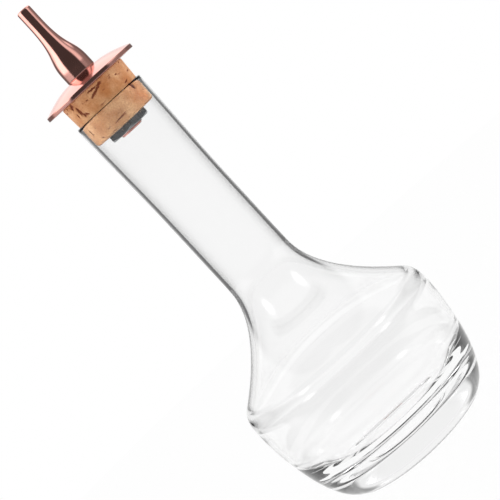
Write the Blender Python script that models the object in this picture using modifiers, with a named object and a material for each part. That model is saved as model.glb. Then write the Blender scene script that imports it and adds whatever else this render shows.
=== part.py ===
"""Dash bottle for bitters: a blown glass bottle, stopped by a cork that carries a pouring spout.

The bottle stands on its foot ring, which lies at height zero, and its axis is +Z.
The stopper is a stack on one threaded stem: the spout's shoulder presses a domed flange onto
the cork, and a hex nut on the stem holds the cork from below.
Every turned piece is an outline of (radius, height) points, spun about the axis.
"""
import math

import bmesh
import bpy
import numpy as np

MM = 0.001

# Clearances, cuts and counts
SEAT_GAP = 0.3 * MM
STEM_GAP = 0.3 * MM
CORK_GAP = 0.3 * MM
OVERRUN = 1.0 * MM
MERGE_DISTANCE = 0.01 * MM
BOTTLE_SIDES = 60
FLANGE_SIDES = 48
CORK_SIDES = 40
SPOUT_SIDES = 28
NUT_SIDES = 6

# Straight runs that each curve is drawn with
HEEL_STEPS = 11
CORNER_STEPS = 6
SWEEP_STEPS = 10
FLARE_STEPS = 6
BOWL_STEPS = 9
LIP_STEPS = 4
PUNT_STEPS = 6
DOME_STEPS = 8
BULB_STEPS = 9
TAPER_STEPS = 5
EDGE_STEPS = 3

# Finishes: linear red, green and blue, roughness, metallic, transmission
CLEAR_GLASS = ((0.93, 0.94, 0.94), 0.02, 0.0, 1.0)
NATURAL_CORK = ((0.56, 0.31, 0.15), 0.85, 0.0, 0.0)
COPPER_PLATE = ((0.86, 0.47, 0.36), 0.08, 1.0, 0.0)
STEEL = ((0.36, 0.37, 0.38), 0.3, 1.0, 0.0)

# Bottle, outside
LIP_HEIGHT = 129.7 * MM
BODY_RADIUS = 32.45 * MM
SIDE_TOP = 32.5 * MM
FOOT_RADIUS = 19.2 * MM
PUNT_RADIUS = 13.6 * MM
PUNT_DEPTH = 1.5 * MM
SHOULDER_RADIUS = 29.9 * MM
SHOULDER_HEIGHT = 39.9 * MM
SHOULDER_SLOPE = math.radians(39)
NECK_START = 68.0 * MM
NECK_WAIST_HEIGHT = 88.0 * MM
NECK_RADIUS = 10.85 * MM
LIP_RADIUS = 11.55 * MM
LIP_CROWN = 0.6 * MM

# Bottle, inside
SIDE_WALL = 1.4 * MM
SHOULDER_WALL = 1.8 * MM
NECK_WALL = 1.0 * MM
FLOOR_HEIGHT = 8.7 * MM
FLOOR_RADIUS = 11.5 * MM
BOWL_TOP = 20.5 * MM
INNER_CORNER_DROP = 3.0 * MM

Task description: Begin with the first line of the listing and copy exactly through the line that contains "a pouring spout.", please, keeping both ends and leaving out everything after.

Task answer:
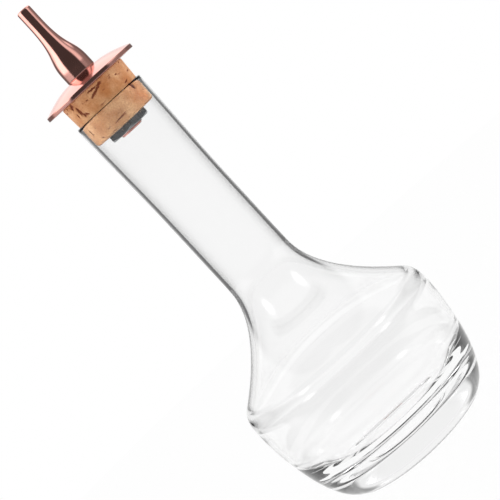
Write the Blender Python script that models the object in this picture using modifiers, with a named object and a material for each part. That model is saved as model.glb. Then write the Blender scene script that imports it and adds whatever else this render shows.
=== part.py ===
"""Dash bottle for bitters: a blown glass bottle, stopped by a cork that carries a pouring spout.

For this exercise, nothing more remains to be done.